Numerical simulation of reactive bubbly flows

Abstract

The interaction of numerous physical and chemical phenomena in bubble columns, a popular type of multiphase reactors, is studied numerically. The state of the art of gas-liquid flow modeling is reviewed, and a sophisticated mathematical model is assembled. It combines a detailed treatment of the two-phase flow hydrodynamics with consideration of mass transfer possibly enhanced by homogeneous chemical reaction in the liquid phase. Reasonable model simplifications are discussed. Approximate solution to the problem at hand is obtained by the finite element method. The numerical challenges to be faced are the tracking of moving boundaries, dominating convection and strong nonlinearities, to name just a few.

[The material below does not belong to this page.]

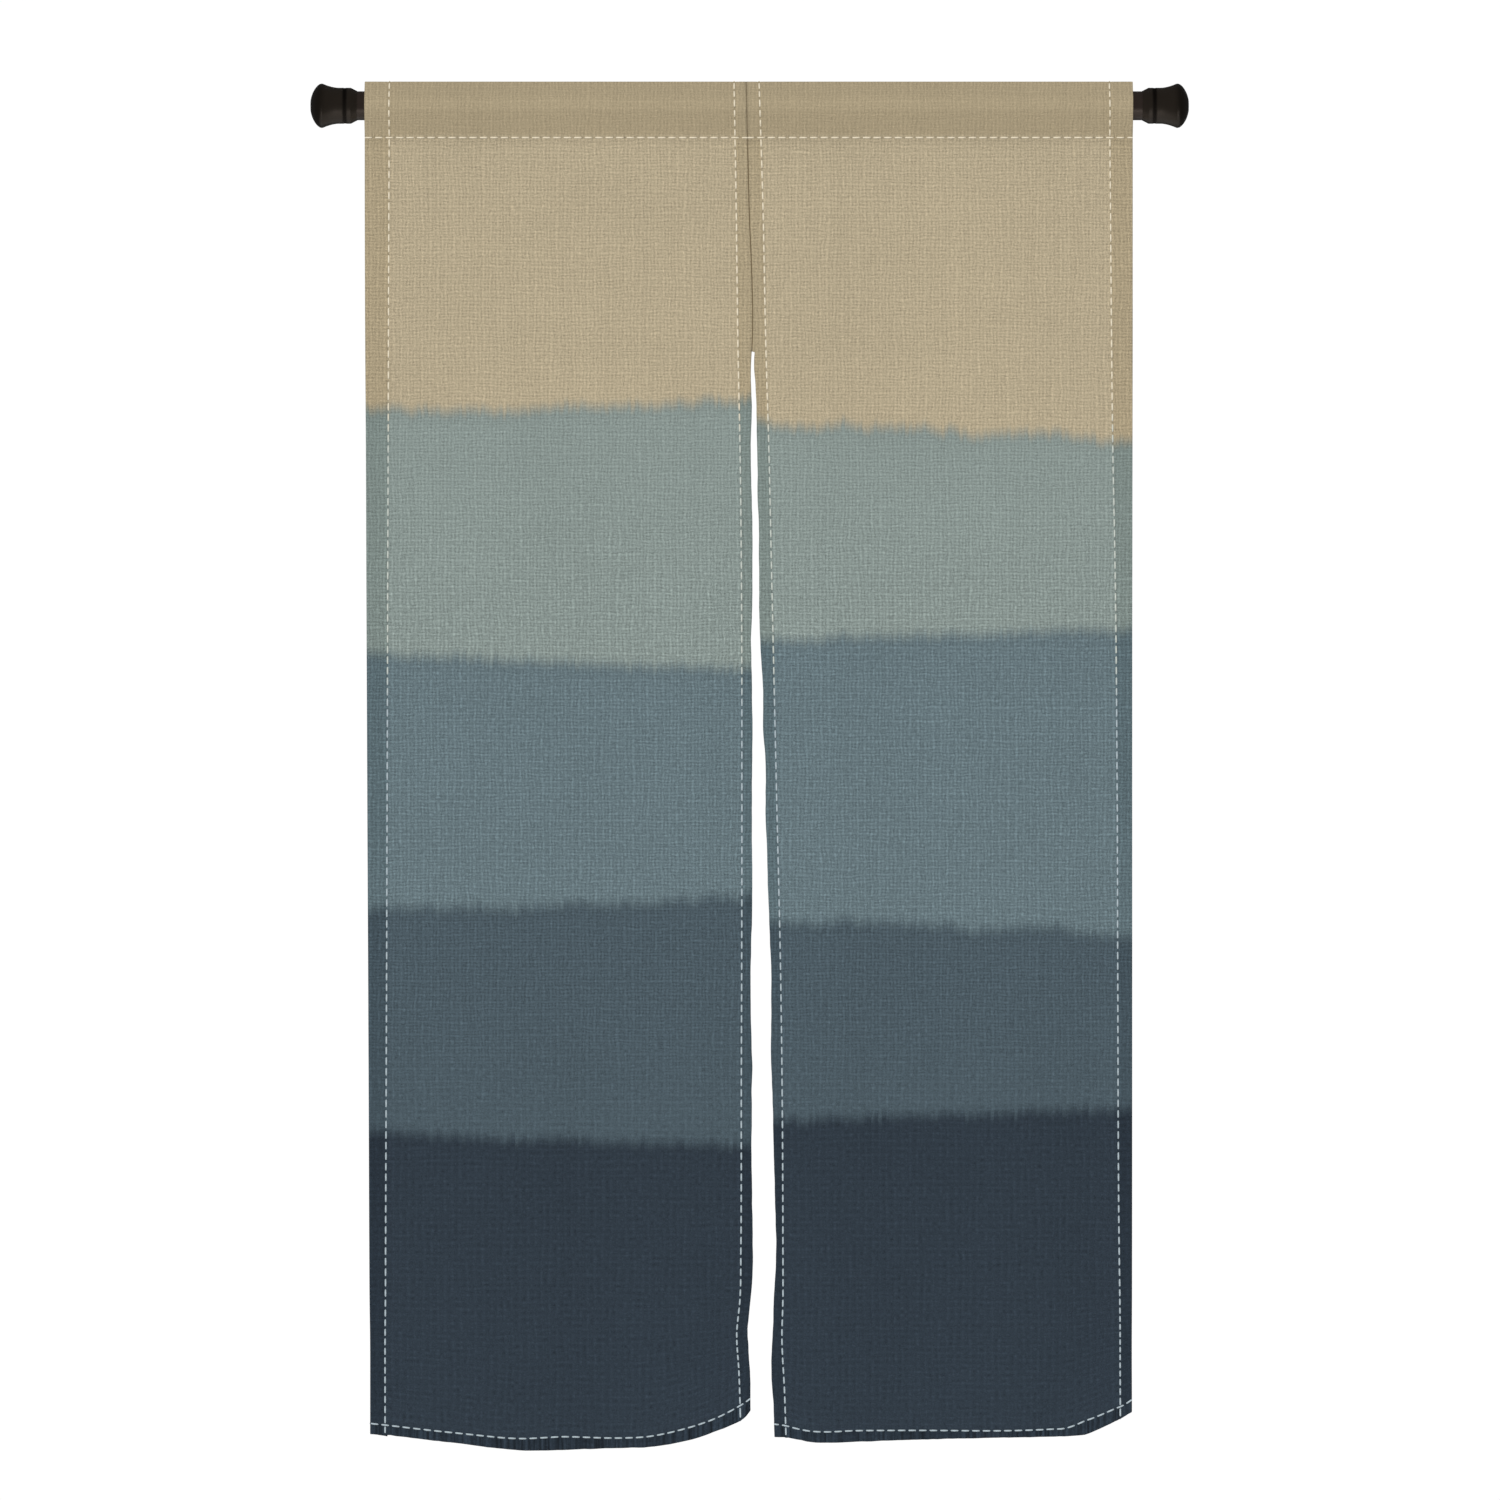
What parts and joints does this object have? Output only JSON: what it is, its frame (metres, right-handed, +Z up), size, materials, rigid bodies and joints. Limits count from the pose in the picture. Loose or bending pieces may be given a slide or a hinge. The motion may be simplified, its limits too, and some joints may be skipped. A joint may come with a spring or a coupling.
{
  "type": "noren curtain on a rod",
  "caption": "Split door curtain of woven cloth hanging by its sewn pocket on a plain round rod with flared end caps that press on a doorway's sides.",
  "frame": {"origin": "middle of the left end cap's flat tip, on the rod's axis", "axes": "+X runs along the rod from its left end to its right end as seen from the front, +Y points to the back, +Z is up"},
  "size_m": [0.972, 0.049, 1.5155],
  "materials": {
    "cloth": "coarse plain weave with slubs, dip-dyed from sand through sage to navy",
    "rod": "satin dark brown",
    "end_cap": "satin dark brown"
  },
  "bodies": {
    "root": {"panel_left": "cloth", "panel_right": "cloth", "rod": "rod", "end_cap_left": "end_cap", "end_cap_right": "end_cap"}
  },
  "joints": []
}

Operator-splitting techniques are employed to decompose the original problem into a set of tractable subproblems. Proper solution tools are proposed in each case, and their performance is illustrated by application to benchmark problems. Notable accomplishments include a strategy for inflow /outflow boundary treatment within a Lagrangian spacetime finite element method, a pointwise limiter for pure convection problems and a simplified mass-conserving projection scheme for the intergrid transfer of data. These and other elemental components are embedded into a global numerical algorithm for dynamic numerical simulation of gas-driven flows in a bubble column reactor. The advocated approach is applied to investigate the startup behavior of a two-dimensional bubble column under a wide range of operating conditions. The role played by various model parameters is analyzed. The presented computational results are in good qualitative agreement with experimental data available in the literature.